[Start]

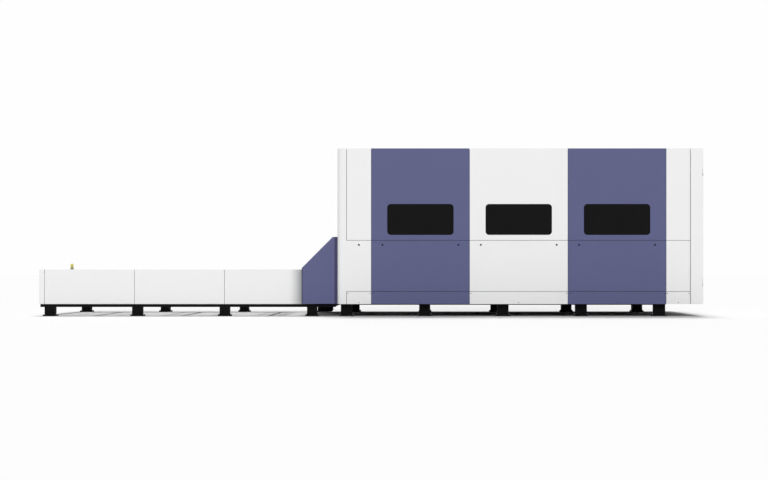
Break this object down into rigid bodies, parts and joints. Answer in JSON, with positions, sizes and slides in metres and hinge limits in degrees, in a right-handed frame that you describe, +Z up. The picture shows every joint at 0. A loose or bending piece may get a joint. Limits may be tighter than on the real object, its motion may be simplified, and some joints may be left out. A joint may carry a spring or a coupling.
{
  "type": "fiber laser cutting machine",
  "caption": "Long enclosed sheet cutter with blue and white panels and dark windows, and a low exchange table with pallets joined to its end by a sloped hood.",
  "frame": {"origin": "on the floor, under the middle of the machine's length and width", "axes": "+X along the machine from the exchange table to the cabin's far end, -Y towards the side with the fixed windows, +Z up"},
  "size_m": [8.923, 2.3, 2.25],
  "materials": {
    "white_paint": "satin powder coat",
    "blue_paint": "satin powder coat",
    "black_paint": "satin",
    "machine_grey": "satin",
    "tinted_pane": "glossy, dark tint",
    "bare_steel": "ground",
    "slat_steel": "rolled, scorched at the tips",
    "plated_steel": "polished",
    "beam_metal": "satin",
    "head_metal": "anodised",
    "wheel_iron": "turned",
    "chain_steel": "oiled",
    "source_white": "textured",
    "gear_grey": "matte",
    "lamp_base": "matte",
    "lamp_lens": "glossy, see-through tint"
  },
  "bodies": {
    "machine": {"corner_covers": "white_paint", "end_posts": "white_paint", "strip_panels": "white_paint", "upper_panels_blue": "blue_paint", "upper_panel_white": "white_paint", "lower_panels_blue": "blue_paint", "lower_panel_white": "white_paint", "window_panes": "tinted_pane", "bay_panels_far": "white_paint", "skirts_blue": "blue_paint", "skirts_white": "white_paint", "roof_panels": "white_paint", "left_wall": "white_paint", "hood": "blue_paint", "cabinet_bulkhead": "machine_grey", "enclosure_frame": "machine_grey", "door_tracks": "beam_metal", "cabinet_hinges": "plated_steel", "bed_frame": "black_paint", "cabin_feet": "black_paint", "guide_rails": "bare_steel", "pallet_tracks": "bare_steel", "laser_source": "source_white", "control_gear": "gear_grey", "table_frame": "black_paint", "table_feet": "black_paint", "table_panels": "white_paint", "table_end_cover": "white_paint", "beacon_base": "lamp_base", "beacon_lens": "lamp_lens", "drive_motor": "black_paint", "drive_chains": "chain_steel", "chain_guides": "gear_grey"},
    "gantry": {"gantry_beam": "beam_metal", "gantry_drives": "machine_grey"},
    "carriage": {"cross_carriage": "machine_grey"},
    "head": {"cutting_head": "head_metal"},
    "upper_pallet": {"upper_pallet_frame": "machine_grey", "upper_pallet_slats": "slat_steel"},
    "upper_axle_left": {"upper_wheels_left": "wheel_iron"},
    "upper_axle_right": {"upper_wheels_right": "wheel_iron"},
    "lower_pallet": {"lower_pallet_frame": "machine_grey", "lower_pallet_slats": "slat_steel"},
    "lower_axle_left": {"lower_wheels_left": "wheel_iron"},
    "lower_axle_right": {"lower_wheels_right": "wheel_iron"},
    "exchange_shaft": {"drive_shaft": "bare_steel"},
    "lift_door": {"entry_door": "machine_grey"},
    "leaf_left": {"door_leaf_left": "blue_paint", "leaf_window_left": "tinted_pane"},
    "leaf_right": {"door_leaf_right": "blue_paint", "leaf_window_right": "tinted_pane"},
    "end_door_near": {"cabinet_door_near": "white_paint"},
    "end_door_far": {"cabinet_door_far": "white_paint"},
    "lock_1": {"lock_1": "plated_steel"},
    "lock_2": {"lock_2": "plated_steel"},
    "lock_3": {"lock_3": "plated_steel"},
    "lock_4": {"lock_4": "plated_steel"},
    "lock_5": {"lock_5": "plated_steel"},
    "lock_6": {"lock_6": "plated_steel"},
    "lock_7": {"lock_7": "plated_steel"}
  },
  "joints": [
    {"name": "gantry_travel", "type": "slide", "parent": "machine", "child": "gantry", "axis": [1, 0, 0], "range_m": [-3.06, 0]},
    {"name": "carriage_travel", "type": "slide", "parent": "gantry", "child": "carriage", "axis": [0, 1, 0], "range_m": [-0.75, 0.75]},
    {"name": "head_lift", "type": "slide", "parent": "carriage", "child": "head", "axis": [0, 0, 1], "range_m": [-0.2, 0]},
    {"name": "upper_pallet_travel", "type": "slide", "parent": "machine", "child": "upper_pallet", "axis": [1, 0, 0], "range_m": [0, 4.4]},
    {"name": "lower_pallet_travel", "type": "slide", "parent": "machine", "child": "lower_pallet", "axis": [1, 0, 0], "range_m": [-4.4, 0]},
    {"name": "upper_axle_left_spin", "type": "hinge", "parent": "upper_pallet", "child": "upper_axle_left", "pos_m": [-4.0485, 0, 0.52], "axis": [0, 1, 0], "range_deg": [0, 5100]},
    {"name": "upper_axle_right_spin", "type": "hinge", "parent": "upper_pallet", "child": "upper_axle_right", "pos_m": [-1.5525, 0, 0.52], "axis": [0, 1, 0], "range_deg": [0, 5100]},
    {"name": "lower_axle_left_spin", "type": "hinge", "parent": "lower_pallet", "child": "lower_axle_left", "pos_m": [0.3515, 0, 0.34], "axis": [0, 1, 0], "range_deg": [-5100, 0]},
    {"name": "lower_axle_right_spin", "type": "hinge", "parent": "lower_pallet", "child": "lower_axle_right", "pos_m": [2.8475, 0, 0.34], "axis": [0, 1, 0], "range_deg": [-5100, 0]},
    {"name": "exchange_shaft_spin", "type": "hinge", "parent": "machine", "child": "exchange_shaft", "pos_m": [-0.6865, 0, 0.205], "axis": [0, 1, 0], "range_deg": [0, 3730]},
    {"name": "lift_door_travel", "type": "slide", "parent": "machine", "child": "lift_door", "axis": [0, 0, 1], "range_m": [-0.475, 0]},
    {"name": "leaf_left_travel", "type": "slide", "parent": "machine", "child": "leaf_left", "axis": [-1, 0, 0], "range_m": [0, 0.62]},
    {"name": "leaf_right_travel", "type": "slide", "parent": "machine", "child": "leaf_right", "axis": [1, 0, 0], "range_m": [0, 0.62]},
    {"name": "end_door_near_swing", "type": "hinge", "parent": "machine", "child": "end_door_near", "pos_m": [4.45265, -1.141, 1.2], "axis": [0, 0, -1], "range_deg": [0, 110]},
    {"name": "end_door_far_swing", "type": "hinge", "parent": "machine", "child": "end_door_far", "pos_m": [4.45265, 1.141, 1.2], "axis": [0, 0, 1], "range_deg": [0, 110]},
    {"name": "lock_1_turn", "type": "hinge", "parent": "machine", "child": "lock_1", "pos_m": [-0.149, -1.125, 0.958], "axis": [0, 1, 0], "range_deg": [0, 90]},
    {"name": "lock_2_turn", "type": "hinge", "parent": "machine", "child": "lock_2", "pos_m": [0.1665, -1.125, 0.958], "axis": [0, 1, 0], "range_deg": [0, 90]},
    {"name": "lock_3_turn", "type": "hinge", "parent": "machine", "child": "lock_3", "pos_m": [1.183, -1.125, 0.958], "axis": [0, 1, 0], "range_deg": [0, 90]},
    {"name": "lock_4_turn", "type": "hinge", "parent": "machine", "child": "lock_4", "pos_m": [1.483, -1.125, 0.958], "axis": [0, 1, 0], "range_deg": [0, 90]},
    {"name": "lock_5_turn", "type": "hinge", "parent": "machine", "child": "lock_5", "pos_m": [2.4995, -1.125, 0.958], "axis": [0, 1, 0], "range_deg": [0, 90]},
    {"name": "lock_6_turn", "type": "hinge", "parent": "machine", "child": "lock_6", "pos_m": [2.7995, -1.125, 0.958], "axis": [0, 1, 0], "range_deg": [0, 90]},
    {"name": "lock_7_turn", "type": "hinge", "parent": "machine", "child": "lock_7", "pos_m": [3.816, -1.125, 0.958], "axis": [0, 1, 0], "range_deg": [0, 90]}
  ],
  "couplings": [
    {"joint": "lower_pallet_travel", "follows": "upper_pallet_travel", "ratio": -1},
    {"joint": "upper_axle_left_spin", "follows": "upper_pallet_travel", "rad_per_m": 20.121},
    {"joint": "upper_axle_right_spin", "follows": "upper_pallet_travel", "rad_per_m": 20.121},
    {"joint": "lower_axle_left_spin", "follows": "upper_pallet_travel", "rad_per_m": -20.121},
    {"joint": "lower_axle_right_spin", "follows": "upper_pallet_travel", "rad_per_m": -20.121},
    {"joint": "exchange_shaft_spin", "follows": "upper_pallet_travel", "rad_per_m": 14.706}
  ]
}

[End]

What you will do – Find all lines with "joints" in them and copy each one.

Full output –
Break this object down into rigid bodies, parts and joints. Answer in JSON, with positions, sizes and slides in metres and hinge limits in degrees, in a right-handed frame that you describe, +Z up. The picture shows every joint at 0. A loose or bending piece may get a joint. Limits may be tighter than on the real object, its motion may be simplified, and some joints may be left out. A joint may carry a spring or a coupling.
  "joints": [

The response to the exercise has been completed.